Adsorption techniques relying upon other different types of sorbents have also been proposed. U.S. Pat. No. 2,556,248 issued June 12, 1951 to Amick discloses an aqueous process for purifying ethers by distillization and adsorption with silica gel. According to Amick the water and lower alkyl alcohol impurities remain with the solvent system while the lower alkyl ether is absorbed by the silica gel. U.S. Pat. No. 3,565,885 issued Feb. 23, 1971 to Molotsky et al disclose a process for preparing color stable glycosides. Molotsky et al proposes the use of a strongly basic anionic exchange resin (hydroxy form or weakly anionic form other than phenolic-formaldehyde based resins) to remove adverse color-producing bodies such as reducing sugars from lower alkyl glycoside mixtures.

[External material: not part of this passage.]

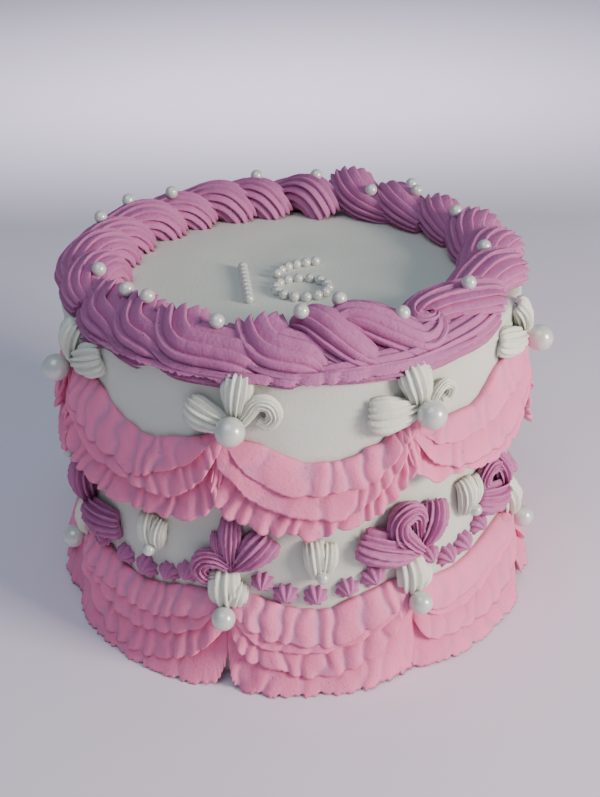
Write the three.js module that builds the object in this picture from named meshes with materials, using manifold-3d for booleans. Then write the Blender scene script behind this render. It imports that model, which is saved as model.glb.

The inventor herein was confronted with a problem of removing relatively small amounts (e.g. 2% or less) of fatty alcohol and fatty by-product residues from surfactant compositions. The inventor recognized that the prior methods became progressively ineffective as the concentration of fatty alcohol and by-product contaminants within the surfactant composition became more diluted (1% or less). The problems associated with the removal of lipophiles from surfactant compositions are much more difficult and complex than those customarily encountered in most purification processes. These problems are compounded by the uniquely different and inherent properties of the surfactant component and its tenacious associative effect upon lipophilic contaminants within the surfactant composition. A unique process permitting the surfactant manufacturer to effectively remove such residual contaminants without degrading the surfactant component would significantly enhance the overall efficacy of the surfactant composition. Such a process would be particularly useful if it could be accomplished on a cost-effective basis.
Throughout the specification, percentages and ratios are by weight, pressures are atmospheres over ambient and temperatures are in degrees Celsius unless otherwise indicated.